KAÇEG Hareketi adına açıklama yapan Başkan Mahmut Demir Akçaşehir’de yapılacak olan termik santralin çevreye verebileceği zararlardan bahsederek ‘’ İnsana ve çevreye duyarlı insanlar sadece kendilerini değil, kendilerinden sonra gelecek nesilleri de düşünerek onlara yaşanılacak bir çevre bırakma sorumluluğunu taşımak zorundadırlar. Karaman’ın gelecek nesilleri kömür madenciliği ve kömürlü termik santral tehdidi ile karşı karşıyadır. Çevre ve Şehircilik Bakanlığı, Eylül ayı içinde Akçaşehir, Kaleköy ve Ambar’ı topraklarında bir açık ocak kömür işletmesi açılmasına yönelik Çevresel Etki Değerlendirme (ÇED)  Raporuna onay verdi. Bu karara karşı Akçaşehir halkı ve duyarlı vatandaşlar tarafından idari mahkemeye ‘ÇED Olumlu’ kararının iptali için açılan dava süreci devam ediyor. Açılması planlanan linyit ocağından elde edilecek kömürün yine bu bölgede yapılması planlanan termik santralde kullanılacağı bakanlığın raporlarında ve ÇED raporunda açıkça belirtiliyor. Çevre ve Şehircilik Bakanlığı çalışmalarına göre 5870 MW kurulu güç planlanıyor. Bahsedilen termik santral, Türkiye’nin mevcut kurulu kömürlü termik santral gücünün yarısına eşdeğer bir ölçekte olacaktır. Yörenin en temel su varlığı, yeraltı suyudur. Hem planlanan linyit işletmesi hem de termik santralin yer altı sularına geri dönülmez olumsuz etkileri olacağı bilim insanları tarafından detaylı şekilde ortaya konulmuştur. Madencilik faaliyeti nedeniyle kaybedilecek tarım toprakları, termik santral nedeniyle zehirlenecek araziler, tamamen kaybedilecek su kaynakları, başlıca ekonomisi tarıma dayalı Karaman’ın sonu olması anlamına geliyor. Termik santral sadece toprağımızı, suyumuzu değil, doğrudan bizi de zehirleyecek. Bilimsel raporlar, termik santrallerin olduğu yerlerde, insan ömrünün 10 yıl kısaldığını gösteriyor. 2010 yılında Türkiye’de kömürden kaynaklı ölümlerin, trafik kazalarında yaşanan can kayıplarının neredeyse 2 katı olduğu görülüyor. İnsana ve çevreye duyarlı alt bilgide isimleri bulunan kitle örgütleri olarak Anayasamızın 56. maddesi "Herkes, sağlıklı ve dengeli bir çevrede yaşama hakkına sahiptir. Çevreyi geliştirmek, çevre sağlığını korumak ve çevre kirlenmesini önlemek Devletin ve vatandaşların ödevidir" hükmü gereği vatandaş olarak Anayasamızın bizlere verdiği ödevi yerine getirmek istiyor, kendimiz, çocuklarımız ve torunlarımız adına bu bölgede Kömür Ocakları açılmasını ve Termik Santral yapılmasını istemiyoruz’’ dedi.

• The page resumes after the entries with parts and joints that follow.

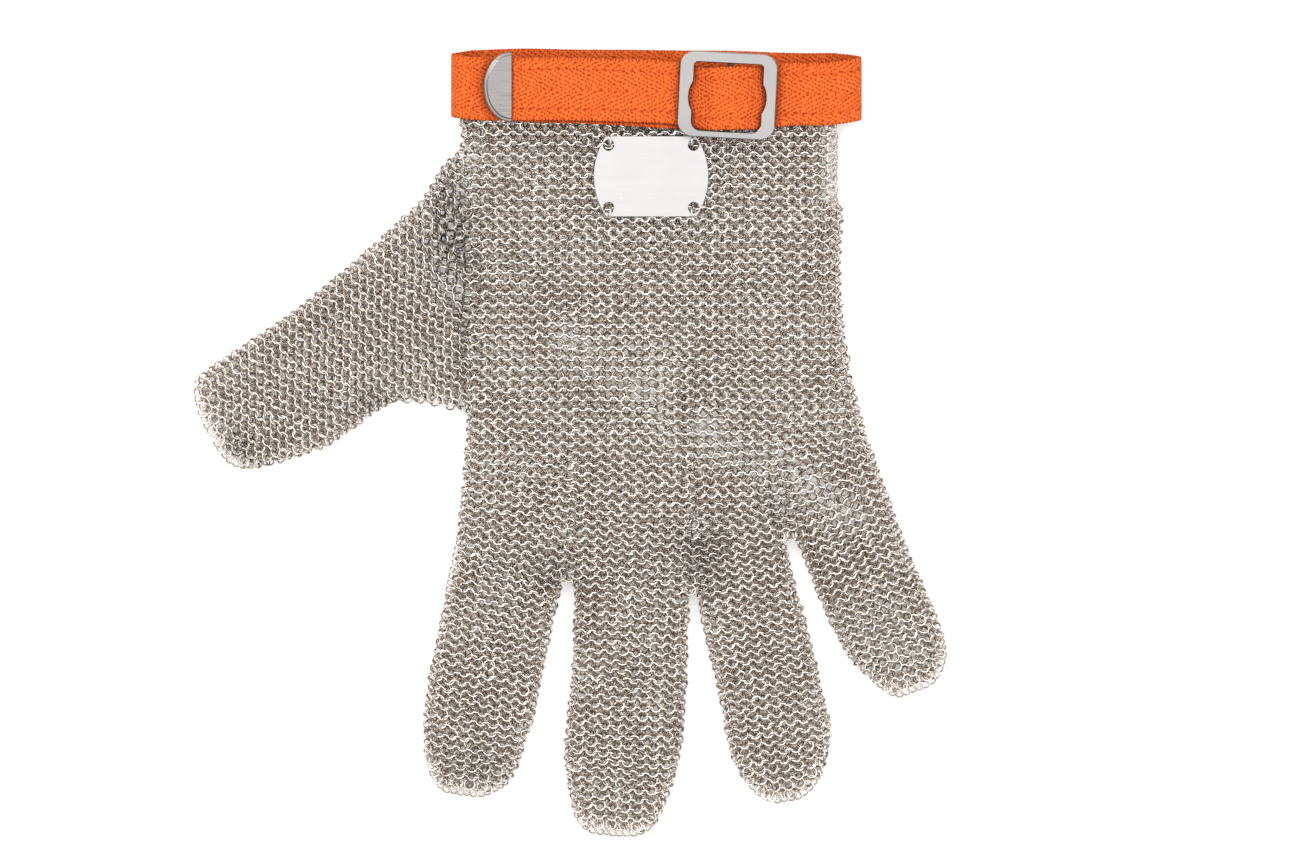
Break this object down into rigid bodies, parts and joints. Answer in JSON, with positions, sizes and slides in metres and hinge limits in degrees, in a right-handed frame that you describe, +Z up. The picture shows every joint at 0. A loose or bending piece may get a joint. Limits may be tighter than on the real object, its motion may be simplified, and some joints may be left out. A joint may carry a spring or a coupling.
{
  "type": "oyster shucking glove",
  "caption": "Steel ring-mail oyster shucking glove lying flat, with an orange woven wrist strap, a slide buckle and a bare plate.",
  "frame": {"origin": "centre of the glove's footprint, on the surface that it lies on", "axes": "+Z up from the surface, +Y from the fingertips to the cuff, +X from the thumb to the little finger"},
  "size_m": [0.2404, 0.2514, 0.0164],
  "materials": {
    "mail_steel": "rings of bright stainless wire, warm grey",
    "strap_webbing": "woven herringbone webbing, orange",
    "buckle_steel": "smooth bright steel with rounded edges",
    "cap_steel": "brushed along the strap, with a polished rim",
    "plate_steel": "finely brushed and bare"
  },
  "bodies": {
    "root": {"mail_palm": "mail_steel", "mail_thumb": "mail_steel", "mail_index_finger": "mail_steel", "mail_middle_finger": "mail_steel", "mail_ring_finger": "mail_steel", "mail_little_finger": "mail_steel", "wrist_strap": "strap_webbing", "slide_buckle": "buckle_steel", "strap_end_cap": "cap_steel", "name_plate": "plate_steel"}
  },
  "joints": []
}
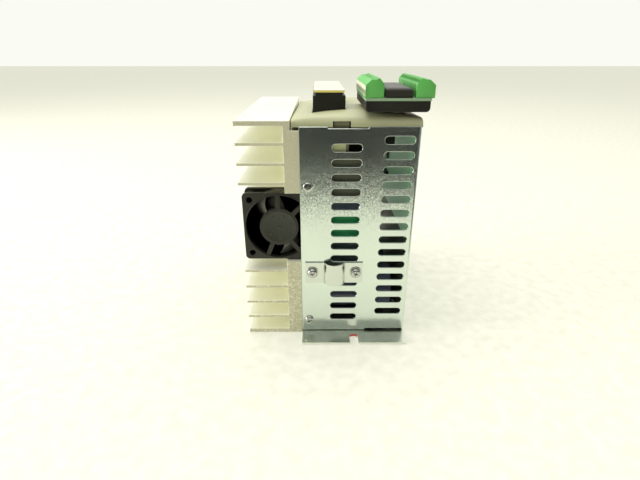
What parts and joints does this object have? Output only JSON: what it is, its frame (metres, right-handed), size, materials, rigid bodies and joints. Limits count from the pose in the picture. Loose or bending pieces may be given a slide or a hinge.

KAÇEG Hareketi Başkanı Mahmut Demir Toprağın üstünde yapılan tarımsal üretimden sağlanan faydanın, toprağın altından çıkarılacak kömürden sağlanacak faydadan çok daha yüksek olduğu dile getirerek ‘’ Toprağın üstünde yapılan tarımsal üretimden sağlanan faydanın, toprağın altından çıkarılacak kömürden sağlanacak faydadan çok daha yüksek olduğu bilimsel verilerle doğrulanmıştır. Toprağımızın, suyumuzun, havamızın ve diğer yaşam kaynaklarımızın korunması hepimizin ortak görevidir. Biz insana ve çevreye duyarlı kitle örgütleri her şeyin anası olan toprağımıza, suyumuza, havamıza, yaşam kaynaklarımıza ve vatanımıza sahip çıkmak için bu amaçla birlikte mücadele etme kararlılığımızı kamuoyuna duyurmak istiyoruz. Bu amaçla bir araya gelerek KAÇEG'i (KARAMAN ÇEVRE GÖNÜLLÜLERİ HAREKETİ) kurduk. Karaman’da açılacak kömür ocakları için verilecek her türlü mücadeleyi sonuna kadar sürdüreceğiz. Kömür ocakları, termik santral, çevrenin korunması konularında bilimsel toplantılar, bilgilendirme toplantıları, basın açıklamaları ve diğer mücadele yöntemlerini kullanacağız.  İnsanın ve çevrenin temel unsuru topraktır. Bu mücadele termik santrale karşı sadece bir başlangıçtır, mücadelemiz devam edecek. Direne direne kazanacağız. Topraklarımızın,  tarımsal ürünlerimizin, tekelci şirketlerce yok edilmesine izin vermeyeceğiz. Ermenek’te hayatını kaybeden madencilerimiz için Allahtan rahmet diliyor, milletimizin başı sağ olsun diyor, madencilerimiz anısına bir dakikalık saygı duruşu ile yürüyüşümüzü bitiriyoruz. Kamuoyuna saygıyla duyurur, katılımlarınız için teşekkür ediyoruz. Bundan sonraki çevre ve insan mücadelemize destek vermenizi bekliyoruz’’ dedi.   
Çeşitli sloganların atıldığı yürüyüş olaysız bir şekilde son buldu.